-- start of DATASET CONTENT --

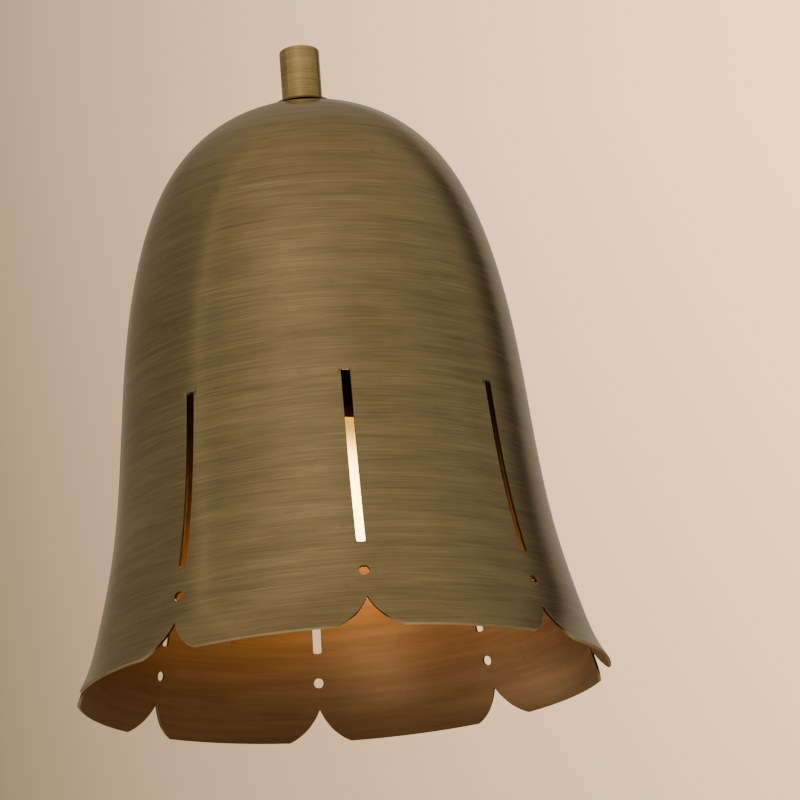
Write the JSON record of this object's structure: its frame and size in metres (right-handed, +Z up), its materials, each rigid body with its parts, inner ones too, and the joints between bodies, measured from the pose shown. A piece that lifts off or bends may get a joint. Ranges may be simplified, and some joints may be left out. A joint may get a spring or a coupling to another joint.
{
  "type": "wall light",
  "caption": "Wall light with a bell-shaped brushed brass shade hanging from a swan-neck arm: scalloped petal rim, upright slots, pin holes, round backplate and a frosted screw bulb.",
  "frame": {"origin": "middle of the backplate, on the wall plane that its crossbar and rim lie against", "axes": "+Z up, -Y out of the wall towards the room, +X to the right seen from the room; the shade's upright axis is at x 0, y -0.120"},
  "size_m": [0.1708, 0.2054, 0.2186],
  "materials": {
    "shade_brass": "circumferentially brushed, aged",
    "fitting_brass": "turned, aged",
    "steel": "zinc plated",
    "inner_brass": "plain",
    "bush_plastic": "natural nylon",
    "plate_brass": "brushed, aged",
    "earth_green": "green dyed",
    "block_plastic": "natural nylon",
    "lead_brown": "sleeved",
    "lead_blue": "sleeved",
    "cup_brass": "spun, aged",
    "porcelain": "glazed",
    "tin": "soldered",
    "vitrite": "black glass",
    "bulb_cap_metal": "pressed",
    "frosted_glass": "frosted inside, lit",
    "clear_glass": "clear",
    "tungsten": "wire"
  },
  "bodies": {
    "fixture": {"shade": "shade_brass", "check_ring": "fitting_brass", "hub": "fitting_brass", "shade_pipe": "steel", "dome_washer": "steel", "dome_nut": "inner_brass", "arm": "fitting_brass", "arm_collar": "fitting_brass", "arm_nipple": "steel", "nipple_bush": "bush_plastic", "plate_washer": "steel", "plate_nut": "inner_brass", "backplate": "plate_brass", "crossbar": "steel", "fixing_studs": "steel", "stud_nuts": "steel", "cap_nuts": "fitting_brass", "earth_screw": "earth_green", "terminal_block": "block_plastic", "live_lead": "lead_brown", "neutral_lead": "lead_blue", "pipe_bush": "bush_plastic", "cup_nut": "inner_brass", "socket_cup": "cup_brass", "holder_bridge": "steel", "holder_screws": "steel", "terminal_clips": "inner_brass", "lamp_holder": "porcelain", "screw_shell": "inner_brass", "centre_contact": "inner_brass"},
    "bulb": {"bulb_glass": "frosted_glass", "bulb_cap": "bulb_cap_metal", "bulb_insulator": "vitrite", "bulb_contact": "tin", "bulb_stem": "clear_glass", "filament": "tungsten"}
  },
  "joints": [
    {"name": "bulb_unscrew", "type": "slide", "parent": "fixture", "child": "bulb", "axis": [0, 0, -1], "range_m": [0, 0.028]}
  ]
}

-- end of DATASET CONTENT --

» **TASK TO COMPLETE**
Repeat the preceding lines exactly, please, every one of them.

» **SOLUTION FOR THIS TASK**
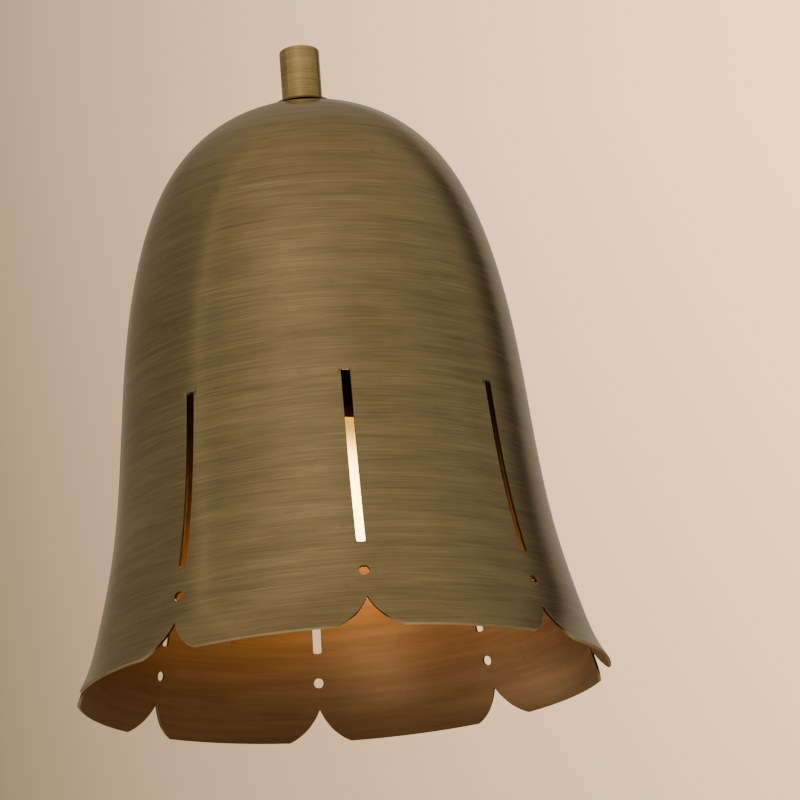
Write the JSON record of this object's structure: its frame and size in metres (right-handed, +Z up), its materials, each rigid body with its parts, inner ones too, and the joints between bodies, measured from the pose shown. A piece that lifts off or bends may get a joint. Ranges may be simplified, and some joints may be left out. A joint may get a spring or a coupling to another joint.
{
  "type": "wall light",
  "caption": "Wall light with a bell-shaped brushed brass shade hanging from a swan-neck arm: scalloped petal rim, upright slots, pin holes, round backplate and a frosted screw bulb.",
  "frame": {"origin": "middle of the backplate, on the wall plane that its crossbar and rim lie against", "axes": "+Z up, -Y out of the wall towards the room, +X to the right seen from the room; the shade's upright axis is at x 0, y -0.120"},
  "size_m": [0.1708, 0.2054, 0.2186],
  "materials": {
    "shade_brass": "circumferentially brushed, aged",
    "fitting_brass": "turned, aged",
    "steel": "zinc plated",
    "inner_brass": "plain",
    "bush_plastic": "natural nylon",
    "plate_brass": "brushed, aged",
    "earth_green": "green dyed",
    "block_plastic": "natural nylon",
    "lead_brown": "sleeved",
    "lead_blue": "sleeved",
    "cup_brass": "spun, aged",
    "porcelain": "glazed",
    "tin": "soldered",
    "vitrite": "black glass",
    "bulb_cap_metal": "pressed",
    "frosted_glass": "frosted inside, lit",
    "clear_glass": "clear",
    "tungsten": "wire"
  },
  "bodies": {
    "fixture": {"shade": "shade_brass", "check_ring": "fitting_brass", "hub": "fitting_brass", "shade_pipe": "steel", "dome_washer": "steel", "dome_nut": "inner_brass", "arm": "fitting_brass", "arm_collar": "fitting_brass", "arm_nipple": "steel", "nipple_bush": "bush_plastic", "plate_washer": "steel", "plate_nut": "inner_brass", "backplate": "plate_brass", "crossbar": "steel", "fixing_studs": "steel", "stud_nuts": "steel", "cap_nuts": "fitting_brass", "earth_screw": "earth_green", "terminal_block": "block_plastic", "live_lead": "lead_brown", "neutral_lead": "lead_blue", "pipe_bush": "bush_plastic", "cup_nut": "inner_brass", "socket_cup": "cup_brass", "holder_bridge": "steel", "holder_screws": "steel", "terminal_clips": "inner_brass", "lamp_holder": "porcelain", "screw_shell": "inner_brass", "centre_contact": "inner_brass"},
    "bulb": {"bulb_glass": "frosted_glass", "bulb_cap": "bulb_cap_metal", "bulb_insulator": "vitrite", "bulb_contact": "tin", "bulb_stem": "clear_glass", "filament": "tungsten"}
  },
  "joints": [
    {"name": "bulb_unscrew", "type": "slide", "parent": "fixture", "child": "bulb", "axis": [0, 0, -1], "range_m": [0, 0.028]}
  ]
}